Clarens Renois observe la montée d'un certain sentiment antiaméricain en Haïti. Lors d'une récente manifestation contre le Président Moïse, un drapeau américain a été brûlé a et des gens présents ont réclamé l'aide de la Russie.
«Il y a une sorte de colère exprimée de temps en temps par des groupes et des associations de jeunes qui sont mécontents de la politique des États-Unis en Haïti. Cette colère s'exprime parfois ouvertement. […] Quand il y a ce genre de crises, on voit des manifestations de jeunes qui disent que les États-Unis ont trop d'influence», affirme M. Renois.
Jovenel Moïse, Président chouchou des États-Unis?
L'opinion publique haïtienne associerait Jovenel Moïse au pouvoir des Américains. Dans une certaine mesure, s'opposer au Président en place reviendrait aussi à s'opposer aux États-Unis. Le scandale du Petrocaribe est la principale source de la colère, mais l'influence américaine reste un thème important du débat.
«À tort ou à raison, on attribue l'élection du Président de la République, Jovenel Moïse, aux Américains. Comme pour l'ancien Président Michel Martelly, on pense que ce Président a été imposé par les États-Unis. Ce n'est toutefois pas seulement l'opinion publique qui attribue son élection aux Américains. L'universitaire brésilien Ricardo Seintenfus, il y a deux ans, a signalé dans son livre comment tout avait été manipulé», a souligné Frantz Voltaire.

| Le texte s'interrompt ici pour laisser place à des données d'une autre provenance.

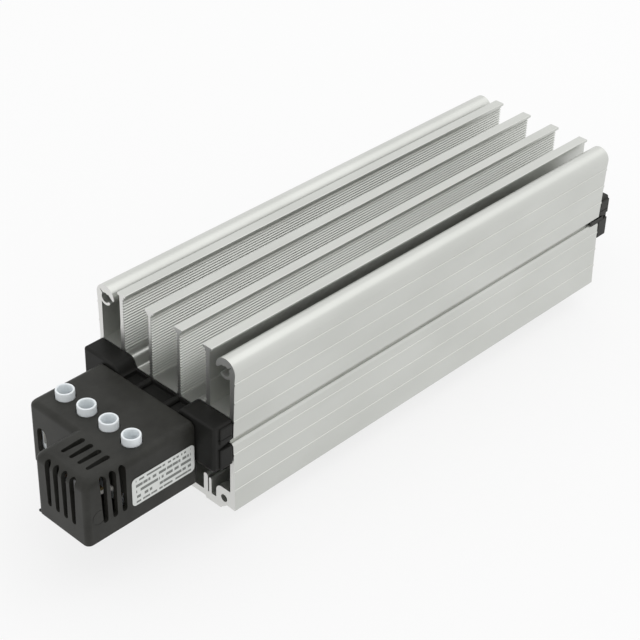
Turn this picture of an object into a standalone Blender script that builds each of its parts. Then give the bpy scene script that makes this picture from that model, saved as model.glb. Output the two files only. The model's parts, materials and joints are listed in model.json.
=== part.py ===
"""Enclosure heater: a finned aluminium extrusion heated by flat ceramic stones, with a plastic
terminal box on one end, a plastic cap on the other and a rail clip underneath.

The design frame has X along the extrusion from the end that carries the terminal box, Y across
it, and Z up from the underside of its bottom plate. An empty carries every piece, so that the
finished model stands on Z = 0 with the origin under the middle of its outline.
"""
import math

import bmesh
import bpy
from mathutils import Vector

MM = 0.001

# Fits
FIT_GAP = 0.3 * MM
LABEL_GAP = 0.05 * MM
MERGE_DISTANCE = 0.002 * MM
CUT_MARGIN = 2.0 * MM

# Extruded profile
PROFILE_LENGTH = 182.2 * MM
SIDE_CAVITY_WIDTH = 5.45 * MM
WALL = 2.2 * MM
WAIST_DEPTH = 0.65 * MM
WAIST_REACH = 24.0 * MM
FLUTE_DEPTH = 0.3 * MM
FLUTE_TOP_ROOM = 3.55 * MM
FLUTE_FOOT_ROOM = 7.7 * MM
FLUTES_EACH_SIDE = 3
FLUTE_CROP_ABOVE = 0.8 * MM
FLUTE_CROP_BELOW = 3.4 * MM
GROOVE_HEIGHT = 28.65 * MM
GROOVE_OPENING = 2.9 * MM
GROOVE_DEPTH = 1.45 * MM
GROOVE_FLAT = 0.5 * MM
GROOVE_BACKING = 2.1 * MM
HOOK_TOP = 57.6 * MM
HOOK_RADIUS = 4.05 * MM
HOOK_PORT_RADIUS = 1.75 * MM
HOOK_PORT_DROP = 0.45 * MM
HOOK_LIP = 0.9 * MM
HOOK_LIP_END = 222
HOOK_PORT_END = 160
HOOK_CURL_START = 300
FOOT_HEIGHT = 2.2 * MM
FOOT_WIDTH = 2.9 * MM
FOOT_CHAMFER = 0.5 * MM
FOOT_NOTCH = 0.3 * MM

# Heat spreading floor and the fins on it
FLOOR_HIGH = 37.2 * MM
FLOOR_STEP = 3.5 * MM
FLOOR_STEP_TO_FIN = 6.83 * MM
STEP_FOOT_RADIUS = 1.2 * MM
STEP_TOP_RADIUS = 2.8 * MM
STEP_LEAN = 70
UPPER_WEB = 2.2 * MM
LOWER_WEB_UNDERSIDE = 21.0 * MM
LOWER_WEB_CHAMFER = 1.0 * MM
CAVITY_FLOOR = 2.0 * MM
CAVITY_ROUND = 0.8 * MM
CHANNEL_ROUND = 0.25 * MM
FIN_TOP = 58.1 * MM
FIN_WALL_DISTANCE = 9.52 * MM
FIN_THICKNESS = 1.9 * MM
FIN_HEAD_WIDTH = 3.7 * MM
FIN_HEAD_HEIGHT = 1.3 * MM
FIN_HEAD_ROUND = 0.6 * MM
FIN_NECK_SLOPE = 0.6
FIN_OUTER_STEP = 0.15 * MM
FIN_OUTER_STEP_HEIGHT = 46.3 * MM
RIB_PITCH = 0.835 * MM
RIB_DEPTH = 0.22 * MM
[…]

«C'est plus vis-à-vis les politiques américaines que s'exprime un certain ressentiment. Depuis le tremblement de terre [de 2010, ndlr], on n'a pas vu où est passée l'aide internationale. On attribue à Bill Clinton le fait que tout ce qui a été promis ne s'est jamais matérialisé.
L'aide humanitaire a été gérée entièrement par les Américains et les ONG, et dans les deux cas, on n'a pas su ce qui était arrivé avec les ressources. Il n'y a pas eu d'audit ni de vérification», a dénoncé Frantz Voltaire.